▶ The problem
Extract the complete listing and repeat it word for word.

# Dataset extract start

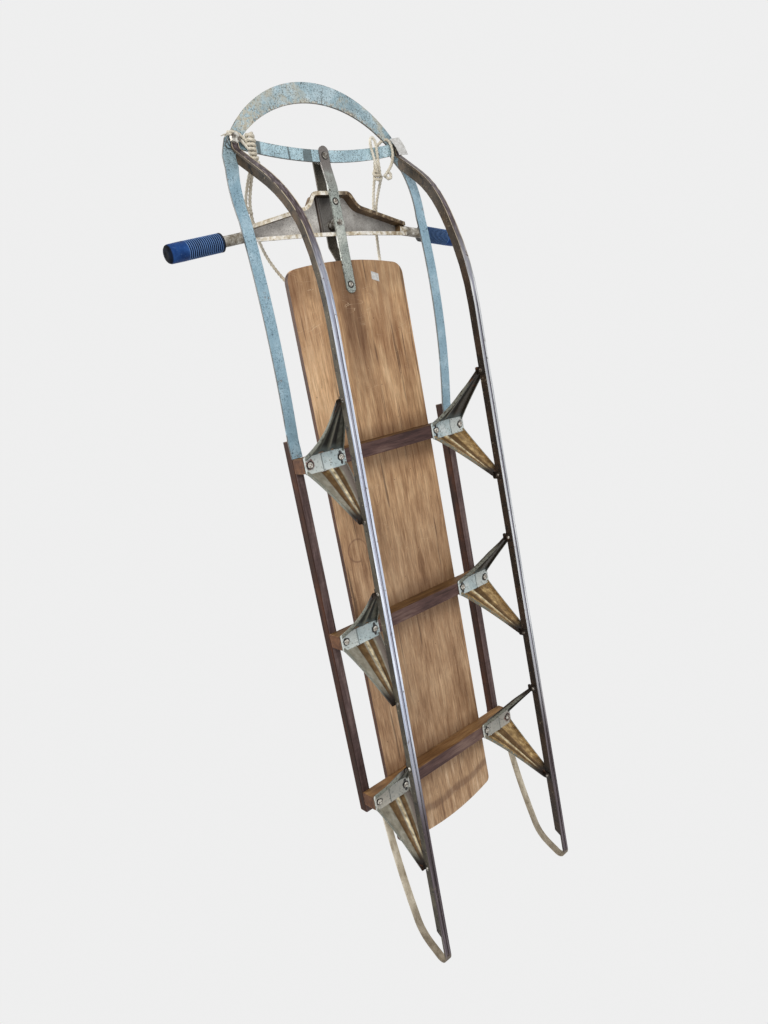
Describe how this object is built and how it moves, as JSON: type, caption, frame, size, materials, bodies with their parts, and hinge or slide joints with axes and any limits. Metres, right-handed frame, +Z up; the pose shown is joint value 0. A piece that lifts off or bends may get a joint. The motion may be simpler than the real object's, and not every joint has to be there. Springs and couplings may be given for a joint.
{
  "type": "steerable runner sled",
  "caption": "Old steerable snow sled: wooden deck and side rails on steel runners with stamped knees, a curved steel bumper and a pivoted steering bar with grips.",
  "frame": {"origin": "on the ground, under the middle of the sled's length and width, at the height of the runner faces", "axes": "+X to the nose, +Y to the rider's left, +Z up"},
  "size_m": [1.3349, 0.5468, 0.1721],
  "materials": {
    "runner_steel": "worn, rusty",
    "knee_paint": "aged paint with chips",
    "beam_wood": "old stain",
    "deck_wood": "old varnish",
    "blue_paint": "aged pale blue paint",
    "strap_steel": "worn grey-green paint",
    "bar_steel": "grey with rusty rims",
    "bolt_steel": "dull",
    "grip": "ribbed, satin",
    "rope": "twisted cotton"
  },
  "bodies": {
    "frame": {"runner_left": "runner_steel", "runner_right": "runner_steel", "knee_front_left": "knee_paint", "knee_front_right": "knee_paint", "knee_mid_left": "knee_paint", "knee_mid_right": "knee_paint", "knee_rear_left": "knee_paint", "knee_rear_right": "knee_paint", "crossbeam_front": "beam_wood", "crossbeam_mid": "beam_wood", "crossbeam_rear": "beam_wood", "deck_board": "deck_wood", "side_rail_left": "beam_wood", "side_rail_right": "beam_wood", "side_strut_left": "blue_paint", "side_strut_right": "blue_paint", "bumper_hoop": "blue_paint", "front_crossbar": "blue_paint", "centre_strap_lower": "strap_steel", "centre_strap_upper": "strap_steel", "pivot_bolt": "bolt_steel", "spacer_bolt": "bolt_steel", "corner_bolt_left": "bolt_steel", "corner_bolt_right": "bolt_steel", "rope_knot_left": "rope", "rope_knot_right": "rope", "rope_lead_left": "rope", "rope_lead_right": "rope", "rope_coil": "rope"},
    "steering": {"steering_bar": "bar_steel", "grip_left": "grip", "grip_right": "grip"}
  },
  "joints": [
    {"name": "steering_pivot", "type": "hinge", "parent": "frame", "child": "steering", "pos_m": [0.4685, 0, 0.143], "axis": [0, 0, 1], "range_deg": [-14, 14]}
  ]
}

# Dataset extract end

▶ Completed exercise
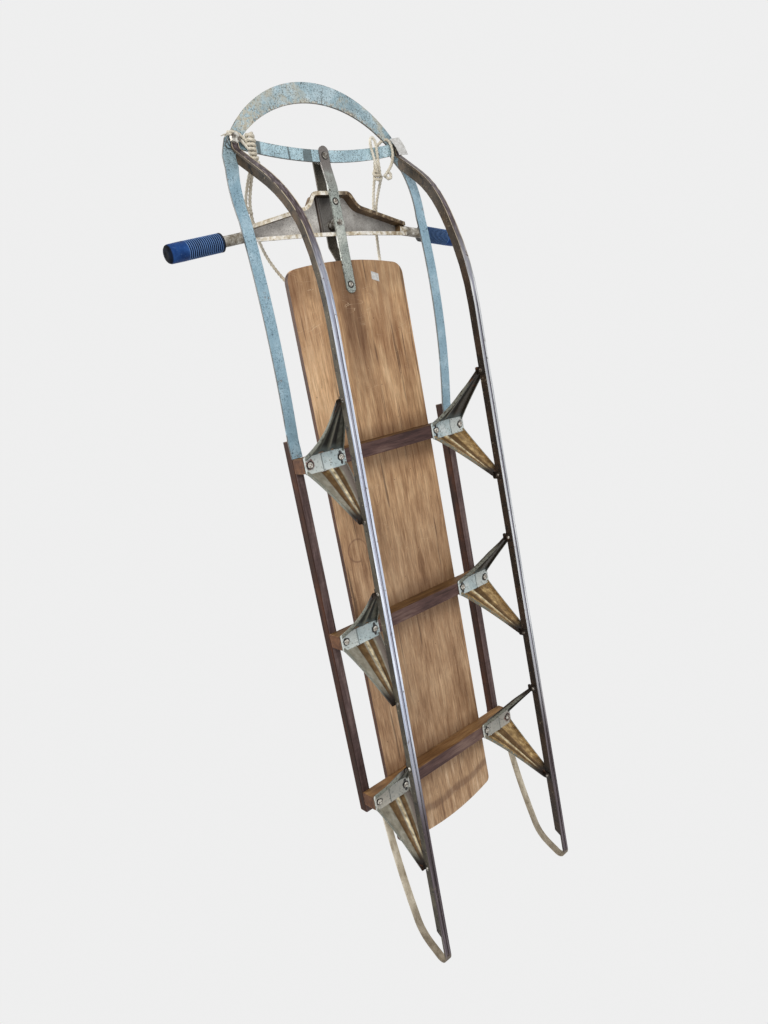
Describe how this object is built and how it moves, as JSON: type, caption, frame, size, materials, bodies with their parts, and hinge or slide joints with axes and any limits. Metres, right-handed frame, +Z up; the pose shown is joint value 0. A piece that lifts off or bends may get a joint. The motion may be simpler than the real object's, and not every joint has to be there. Springs and couplings may be given for a joint.
{
  "type": "steerable runner sled",
  "caption": "Old steerable snow sled: wooden deck and side rails on steel runners with stamped knees, a curved steel bumper and a pivoted steering bar with grips.",
  "frame": {"origin": "on the ground, under the middle of the sled's length and width, at the height of the runner faces", "axes": "+X to the nose, +Y to the rider's left, +Z up"},
  "size_m": [1.3349, 0.5468, 0.1721],
  "materials": {
    "runner_steel": "worn, rusty",
    "knee_paint": "aged paint with chips",
    "beam_wood": "old stain",
    "deck_wood": "old varnish",
    "blue_paint": "aged pale blue paint",
    "strap_steel": "worn grey-green paint",
    "bar_steel": "grey with rusty rims",
    "bolt_steel": "dull",
    "grip": "ribbed, satin",
    "rope": "twisted cotton"
  },
  "bodies": {
    "frame": {"runner_left": "runner_steel", "runner_right": "runner_steel", "knee_front_left": "knee_paint", "knee_front_right": "knee_paint", "knee_mid_left": "knee_paint", "knee_mid_right": "knee_paint", "knee_rear_left": "knee_paint", "knee_rear_right": "knee_paint", "crossbeam_front": "beam_wood", "crossbeam_mid": "beam_wood", "crossbeam_rear": "beam_wood", "deck_board": "deck_wood", "side_rail_left": "beam_wood", "side_rail_right": "beam_wood", "side_strut_left": "blue_paint", "side_strut_right": "blue_paint", "bumper_hoop": "blue_paint", "front_crossbar": "blue_paint", "centre_strap_lower": "strap_steel", "centre_strap_upper": "strap_steel", "pivot_bolt": "bolt_steel", "spacer_bolt": "bolt_steel", "corner_bolt_left": "bolt_steel", "corner_bolt_right": "bolt_steel", "rope_knot_left": "rope", "rope_knot_right": "rope", "rope_lead_left": "rope", "rope_lead_right": "rope", "rope_coil": "rope"},
    "steering": {"steering_bar": "bar_steel", "grip_left": "grip", "grip_right": "grip"}
  },
  "joints": [
    {"name": "steering_pivot", "type": "hinge", "parent": "frame", "child": "steering", "pos_m": [0.4685, 0, 0.143], "axis": [0, 0, 1], "range_deg": [-14, 14]}
  ]
}